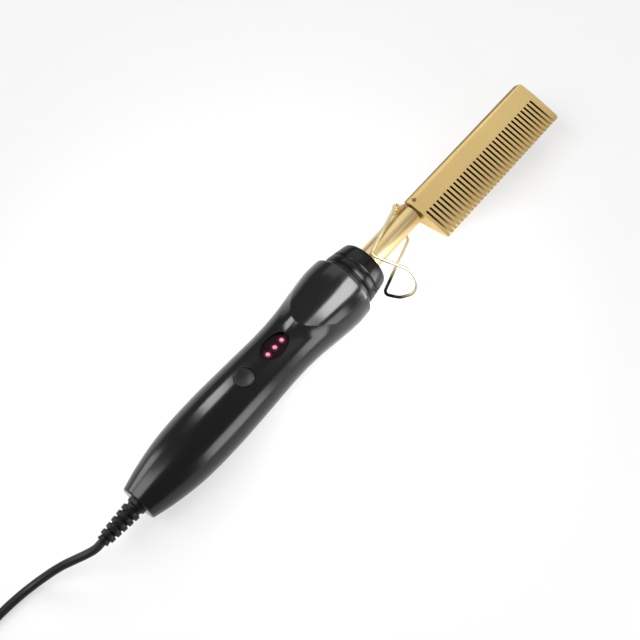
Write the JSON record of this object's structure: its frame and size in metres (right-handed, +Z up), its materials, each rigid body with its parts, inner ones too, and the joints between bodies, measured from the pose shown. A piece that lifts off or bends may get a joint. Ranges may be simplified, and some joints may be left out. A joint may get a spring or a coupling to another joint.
{
  "type": "hot comb",
  "caption": "Electric hot comb: a wedge-toothed metal comb head on a heated neck tube, a moulded handle with one button and lamps, a folding wire stand and a mains lead.",
  "frame": {"origin": "on the rest flat under the handle's front bulge, below the tool's axis", "axes": "+X along the tool towards the comb's far end, +Z up out of the side with the button and lamps, teeth towards -Y"},
  "size_m": [0.4294, 0.0835, 0.0324],
  "materials": {
    "shell_plastic": "satin black moulding",
    "collar_plastic": "glossy black heat-proof moulding",
    "gold_head": "fine satin gold finish on a light alloy",
    "gold_tube": "bright gold-plated steel tube",
    "gold_wire": "gold-plated spring wire",
    "steel": "zinc-plated screws",
    "dark_steel": "dark grub screw",
    "white_ceramic": "alumina and glass-fibre insulation",
    "window_plastic": "dark tinted window",
    "lamp": "lit pink-red lamp",
    "board_green": "solder-resist green",
    "component_black": "moulded component bodies",
    "film_yellow": "capacitor film",
    "button_plastic": "satin dark button",
    "boot_rubber": "soft ribbed strain relief",
    "cord_rubber": "smooth black sheath",
    "lead_wire": "insulated single wires"
  },
  "bodies": {
    "comb_body": {"upper_shell": "shell_plastic", "lower_shell": "shell_plastic", "front_collar": "collar_plastic", "comb_head": "gold_head", "neck_tube": "gold_tube", "stand_bracket": "gold_tube", "shell_screws": "steel", "board_screws": "steel", "clamp_screws": "steel", "tube_lock_plate": "steel", "plug_pins": "steel", "head_screw": "dark_steel", "insulator_bush": "white_ceramic", "insulating_sleeve": "white_ceramic", "heater_rod": "white_ceramic", "fuse": "white_ceramic", "led_window": "window_plastic", "led_lamps": "lamp", "circuit_board": "board_green", "tact_switch": "component_black", "triac": "component_black", "control_chip": "component_black", "thermistor": "component_black", "cord_clamp": "component_black", "film_capacitor": "film_yellow", "cord_boot": "boot_rubber", "power_cord": "cord_rubber", "cord_coil": "cord_rubber", "cord_tie": "cord_rubber", "cord_tail": "cord_rubber", "plug_body": "cord_rubber", "heater_leads": "lead_wire", "supply_leads": "lead_wire"},
    "stand": {"wire_stand": "gold_wire"},
    "button": {"power_button": "button_plastic", "switch_plunger": "component_black"}
  },
  "joints": [
    {"name": "stand_hinge", "type": "hinge", "parent": "comb_body", "child": "stand", "pos_m": [0.0613, 0.0068, 0.015], "axis": [0, 0, 1], "range_deg": [-2, 60]},
    {"name": "button_press", "type": "slide", "parent": "comb_body", "child": "button", "axis": [0, 0, -1], "range_m": [0, 0.0008], "stiffness_N_per_m": 300, "springref_m": -0.0005}
  ]
}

__Your instructions__:
From the listing above, reproduce all the lines exactly.

__Answer to this problem__:
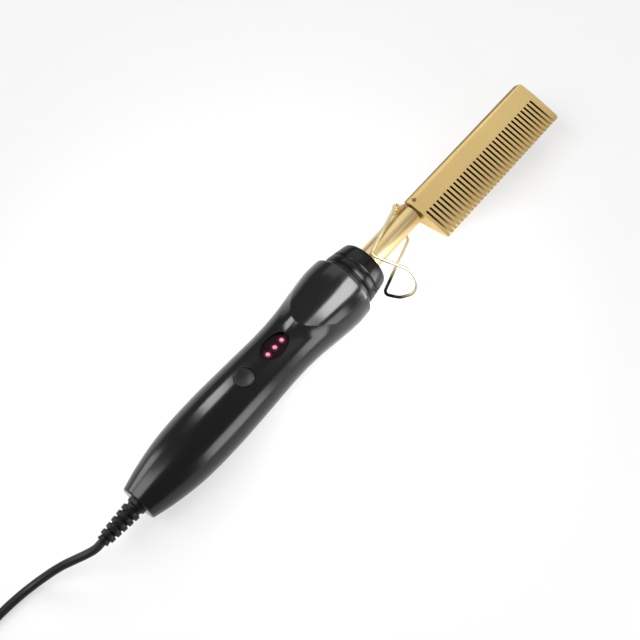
Write the JSON record of this object's structure: its frame and size in metres (right-handed, +Z up), its materials, each rigid body with its parts, inner ones too, and the joints between bodies, measured from the pose shown. A piece that lifts off or bends may get a joint. Ranges may be simplified, and some joints may be left out. A joint may get a spring or a coupling to another joint.
{
  "type": "hot comb",
  "caption": "Electric hot comb: a wedge-toothed metal comb head on a heated neck tube, a moulded handle with one button and lamps, a folding wire stand and a mains lead.",
  "frame": {"origin": "on the rest flat under the handle's front bulge, below the tool's axis", "axes": "+X along the tool towards the comb's far end, +Z up out of the side with the button and lamps, teeth towards -Y"},
  "size_m": [0.4294, 0.0835, 0.0324],
  "materials": {
    "shell_plastic": "satin black moulding",
    "collar_plastic": "glossy black heat-proof moulding",
    "gold_head": "fine satin gold finish on a light alloy",
    "gold_tube": "bright gold-plated steel tube",
    "gold_wire": "gold-plated spring wire",
    "steel": "zinc-plated screws",
    "dark_steel": "dark grub screw",
    "white_ceramic": "alumina and glass-fibre insulation",
    "window_plastic": "dark tinted window",
    "lamp": "lit pink-red lamp",
    "board_green": "solder-resist green",
    "component_black": "moulded component bodies",
    "film_yellow": "capacitor film",
    "button_plastic": "satin dark button",
    "boot_rubber": "soft ribbed strain relief",
    "cord_rubber": "smooth black sheath",
    "lead_wire": "insulated single wires"
  },
  "bodies": {
    "comb_body": {"upper_shell": "shell_plastic", "lower_shell": "shell_plastic", "front_collar": "collar_plastic", "comb_head": "gold_head", "neck_tube": "gold_tube", "stand_bracket": "gold_tube", "shell_screws": "steel", "board_screws": "steel", "clamp_screws": "steel", "tube_lock_plate": "steel", "plug_pins": "steel", "head_screw": "dark_steel", "insulator_bush": "white_ceramic", "insulating_sleeve": "white_ceramic", "heater_rod": "white_ceramic", "fuse": "white_ceramic", "led_window": "window_plastic", "led_lamps": "lamp", "circuit_board": "board_green", "tact_switch": "component_black", "triac": "component_black", "control_chip": "component_black", "thermistor": "component_black", "cord_clamp": "component_black", "film_capacitor": "film_yellow", "cord_boot": "boot_rubber", "power_cord": "cord_rubber", "cord_coil": "cord_rubber", "cord_tie": "cord_rubber", "cord_tail": "cord_rubber", "plug_body": "cord_rubber", "heater_leads": "lead_wire", "supply_leads": "lead_wire"},
    "stand": {"wire_stand": "gold_wire"},
    "button": {"power_button": "button_plastic", "switch_plunger": "component_black"}
  },
  "joints": [
    {"name": "stand_hinge", "type": "hinge", "parent": "comb_body", "child": "stand", "pos_m": [0.0613, 0.0068, 0.015], "axis": [0, 0, 1], "range_deg": [-2, 60]},
    {"name": "button_press", "type": "slide", "parent": "comb_body", "child": "button", "axis": [0, 0, -1], "range_m": [0, 0.0008], "stiffness_N_per_m": 300, "springref_m": -0.0005}
  ]
}